Start

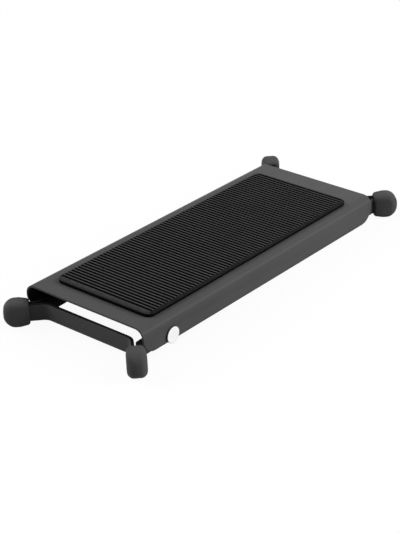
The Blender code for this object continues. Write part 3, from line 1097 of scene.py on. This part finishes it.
class StrapBender:
    """Bends a flat strap on edge, one run and one bend after another."""

    def __init__(self, name: str, start: Vector, length: float, height: float) -> None:
        """Lay the first straight run along +X.

        Args:
            name: the piece's name.
            start: plan point of the strap's end.
            length: the first run.
            height: the strap's height.
        """
        self.start = start
        self.place = start + Vector((length, 0))
        self.heading = 0.0
        middle = ((start + self.place) / 2).to_3d()
        self.work = Workpiece.sheet(name, (length, height), middle, tip=QUARTER_TURN)
        end = self.place
        self.work.pick(
            Element.EDGE,
            lambda edge: all((point.co.xy - end).length < TOLERANCE for point in edge.verts),
        )

    def run(self, length: float) -> None:
        """Add a straight run.

        Args:
            length: the run.
        """
        step = Vector((math.cos(self.heading), math.sin(self.heading))) * length
        self.work.push(step.to_3d())
        self.place = self.place + step

    def bend(self, angle: float, radius: float, steps: int) -> None:
        """Add a bend.

        Args:
            angle: the turn, positive to the left.
            radius: radius of the strap's middle.
            steps: segments in the bend.
        """
        side = math.copysign(1, angle)
        left = Vector((-math.sin(self.heading), math.cos(self.heading)))
        centre = self.place + left * (side * radius)
        self.work.swing(centre.to_3d(), AXIS_Z, angle, steps)
        arm = self.place - centre
        arm.rotate(Matrix.Rotation(angle, 2))
        self.place = centre + arm
        self.heading += angle

    def round_start(self, radius: float, steps: int) -> None:
        """Round the two corners at the strap's start, in the strap's plane."""
        self.work.pick(Element.VERTEX, lambda point: point.co.x < self.start.x + TOLERANCE)
        self.work.round_off(radius, steps, points=True)


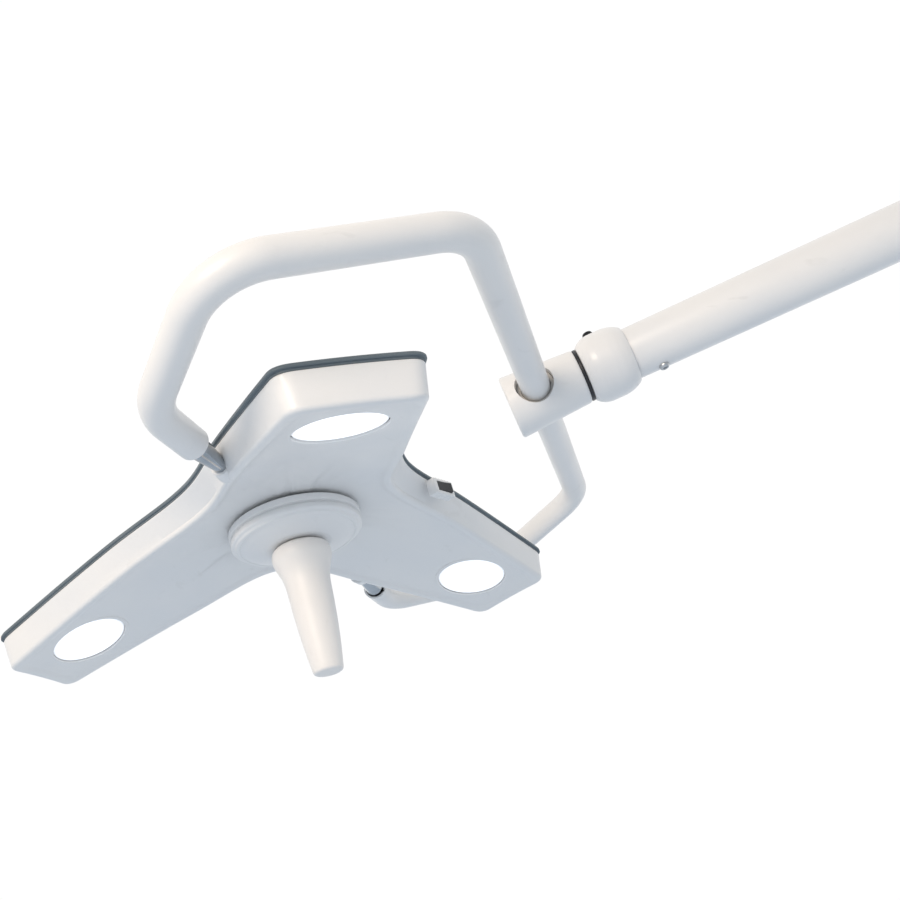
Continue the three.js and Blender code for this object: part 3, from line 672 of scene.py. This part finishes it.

End

▶ [WRITTEN TASK] Up to and including the line with "self.place = self.place + step", repeat the data exactly, starting from its first line; nothing else belongs in the response.

▶ [TASK RESPONSE]
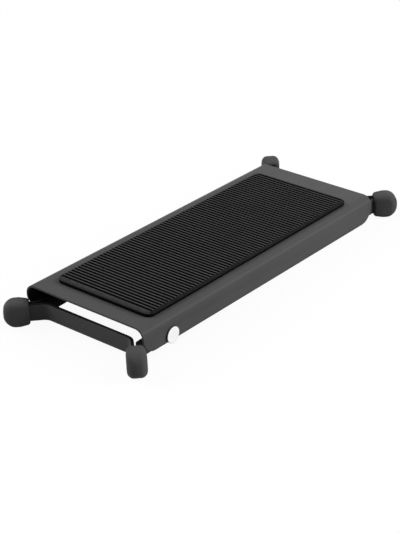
The Blender code for this object continues. Write part 3, from line 1097 of scene.py on. This part finishes it.
class StrapBender:
    """Bends a flat strap on edge, one run and one bend after another."""

    def __init__(self, name: str, start: Vector, length: float, height: float) -> None:
        """Lay the first straight run along +X.

        Args:
            name: the piece's name.
            start: plan point of the strap's end.
            length: the first run.
            height: the strap's height.
        """
        self.start = start
        self.place = start + Vector((length, 0))
        self.heading = 0.0
        middle = ((start + self.place) / 2).to_3d()
        self.work = Workpiece.sheet(name, (length, height), middle, tip=QUARTER_TURN)
        end = self.place
        self.work.pick(
            Element.EDGE,
            lambda edge: all((point.co.xy - end).length < TOLERANCE for point in edge.verts),
        )

    def run(self, length: float) -> None:
        """Add a straight run.

        Args:
            length: the run.
        """
        step = Vector((math.cos(self.heading), math.sin(self.heading))) * length
        self.work.push(step.to_3d())
        self.place = self.place + step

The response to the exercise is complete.